# WHAT IS BEING ASKED:
Go through the material and pull out every line with the string "behind" in it.
>> Start
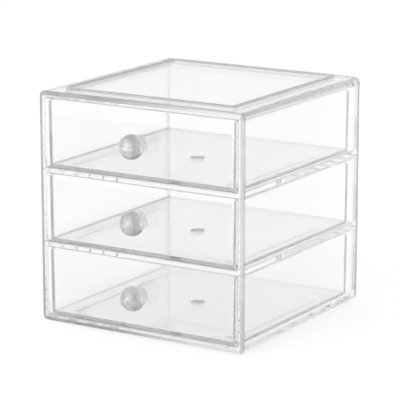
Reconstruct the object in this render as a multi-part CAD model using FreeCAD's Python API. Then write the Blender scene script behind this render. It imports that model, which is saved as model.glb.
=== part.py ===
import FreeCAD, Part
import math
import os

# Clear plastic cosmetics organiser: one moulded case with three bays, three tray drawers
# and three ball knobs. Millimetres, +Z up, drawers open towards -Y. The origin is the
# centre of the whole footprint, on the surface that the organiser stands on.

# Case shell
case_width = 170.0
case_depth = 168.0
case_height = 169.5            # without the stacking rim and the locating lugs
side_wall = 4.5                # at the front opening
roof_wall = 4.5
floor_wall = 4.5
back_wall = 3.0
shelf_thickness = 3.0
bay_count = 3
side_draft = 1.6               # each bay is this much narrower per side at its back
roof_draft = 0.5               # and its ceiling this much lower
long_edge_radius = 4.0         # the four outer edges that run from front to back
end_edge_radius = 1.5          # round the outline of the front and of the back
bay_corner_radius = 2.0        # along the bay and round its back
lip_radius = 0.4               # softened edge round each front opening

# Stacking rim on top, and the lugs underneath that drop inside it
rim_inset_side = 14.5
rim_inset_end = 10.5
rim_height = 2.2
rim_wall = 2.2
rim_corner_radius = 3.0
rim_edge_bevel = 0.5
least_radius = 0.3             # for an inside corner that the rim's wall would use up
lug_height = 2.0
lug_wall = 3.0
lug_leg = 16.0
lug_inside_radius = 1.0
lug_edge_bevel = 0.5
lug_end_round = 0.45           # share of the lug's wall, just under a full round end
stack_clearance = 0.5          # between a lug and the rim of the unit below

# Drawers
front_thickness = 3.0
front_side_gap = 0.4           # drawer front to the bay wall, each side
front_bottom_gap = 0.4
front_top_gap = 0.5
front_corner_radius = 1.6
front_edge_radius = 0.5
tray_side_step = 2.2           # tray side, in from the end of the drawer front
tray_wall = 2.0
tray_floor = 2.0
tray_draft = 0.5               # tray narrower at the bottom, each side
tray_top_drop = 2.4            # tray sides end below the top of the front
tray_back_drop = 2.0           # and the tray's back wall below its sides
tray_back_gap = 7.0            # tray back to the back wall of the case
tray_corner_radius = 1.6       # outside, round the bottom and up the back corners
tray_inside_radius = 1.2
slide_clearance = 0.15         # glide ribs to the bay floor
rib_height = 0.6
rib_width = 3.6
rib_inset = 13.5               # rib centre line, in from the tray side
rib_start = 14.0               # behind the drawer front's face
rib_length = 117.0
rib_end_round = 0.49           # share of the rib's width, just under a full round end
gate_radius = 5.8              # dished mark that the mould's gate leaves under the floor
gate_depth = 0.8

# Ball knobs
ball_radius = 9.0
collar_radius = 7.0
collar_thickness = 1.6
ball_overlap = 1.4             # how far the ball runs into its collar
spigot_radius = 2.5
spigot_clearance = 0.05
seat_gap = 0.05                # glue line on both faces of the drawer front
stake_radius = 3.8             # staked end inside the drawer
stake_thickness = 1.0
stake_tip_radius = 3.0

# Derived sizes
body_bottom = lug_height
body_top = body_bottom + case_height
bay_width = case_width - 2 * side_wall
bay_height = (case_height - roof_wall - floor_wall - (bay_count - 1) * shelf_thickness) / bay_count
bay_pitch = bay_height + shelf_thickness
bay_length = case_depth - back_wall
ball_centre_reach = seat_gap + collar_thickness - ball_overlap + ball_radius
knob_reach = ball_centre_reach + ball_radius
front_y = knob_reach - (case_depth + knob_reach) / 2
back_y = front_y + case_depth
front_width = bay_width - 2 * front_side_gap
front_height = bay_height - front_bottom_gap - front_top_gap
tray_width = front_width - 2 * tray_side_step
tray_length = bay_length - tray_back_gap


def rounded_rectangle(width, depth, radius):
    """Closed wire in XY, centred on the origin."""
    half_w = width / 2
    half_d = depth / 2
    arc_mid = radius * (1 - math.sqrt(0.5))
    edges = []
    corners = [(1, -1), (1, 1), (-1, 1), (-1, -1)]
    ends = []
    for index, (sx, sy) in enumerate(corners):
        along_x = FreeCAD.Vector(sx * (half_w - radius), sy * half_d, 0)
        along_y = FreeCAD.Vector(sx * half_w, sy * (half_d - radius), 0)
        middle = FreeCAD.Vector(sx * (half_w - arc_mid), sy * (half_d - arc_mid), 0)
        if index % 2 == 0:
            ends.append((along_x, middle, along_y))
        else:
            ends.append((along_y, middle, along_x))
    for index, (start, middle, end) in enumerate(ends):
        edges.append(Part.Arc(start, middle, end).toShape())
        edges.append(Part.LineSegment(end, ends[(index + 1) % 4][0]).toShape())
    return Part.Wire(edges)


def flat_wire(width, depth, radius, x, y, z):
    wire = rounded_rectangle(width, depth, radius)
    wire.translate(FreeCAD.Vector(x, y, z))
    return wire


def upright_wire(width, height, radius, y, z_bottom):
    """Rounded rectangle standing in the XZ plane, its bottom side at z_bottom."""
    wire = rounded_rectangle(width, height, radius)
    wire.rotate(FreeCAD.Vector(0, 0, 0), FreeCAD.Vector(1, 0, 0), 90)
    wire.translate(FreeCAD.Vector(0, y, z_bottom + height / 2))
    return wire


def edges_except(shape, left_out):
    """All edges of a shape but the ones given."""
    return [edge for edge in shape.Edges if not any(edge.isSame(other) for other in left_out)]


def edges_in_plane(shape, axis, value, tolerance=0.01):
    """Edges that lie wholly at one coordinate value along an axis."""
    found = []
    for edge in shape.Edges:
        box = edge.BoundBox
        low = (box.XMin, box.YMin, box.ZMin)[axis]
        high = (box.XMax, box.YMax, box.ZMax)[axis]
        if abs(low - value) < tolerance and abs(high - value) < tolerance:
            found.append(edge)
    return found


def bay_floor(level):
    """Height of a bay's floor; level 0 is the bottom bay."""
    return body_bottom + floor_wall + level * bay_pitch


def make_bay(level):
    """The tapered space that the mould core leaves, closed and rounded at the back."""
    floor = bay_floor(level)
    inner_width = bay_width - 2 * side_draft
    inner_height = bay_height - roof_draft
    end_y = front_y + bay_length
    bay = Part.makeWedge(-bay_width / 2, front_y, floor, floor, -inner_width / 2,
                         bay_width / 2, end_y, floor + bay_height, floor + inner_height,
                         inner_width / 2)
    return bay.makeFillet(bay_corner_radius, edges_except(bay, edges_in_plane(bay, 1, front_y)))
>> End
# SOLUTION TO THIS TASK:
Reconstruct the object in this render as a multi-part CAD model using FreeCAD's Python API. Then write the Blender scene script behind this render. It imports that model, which is saved as model.glb.
rib_start = 14.0               # behind the drawer front's face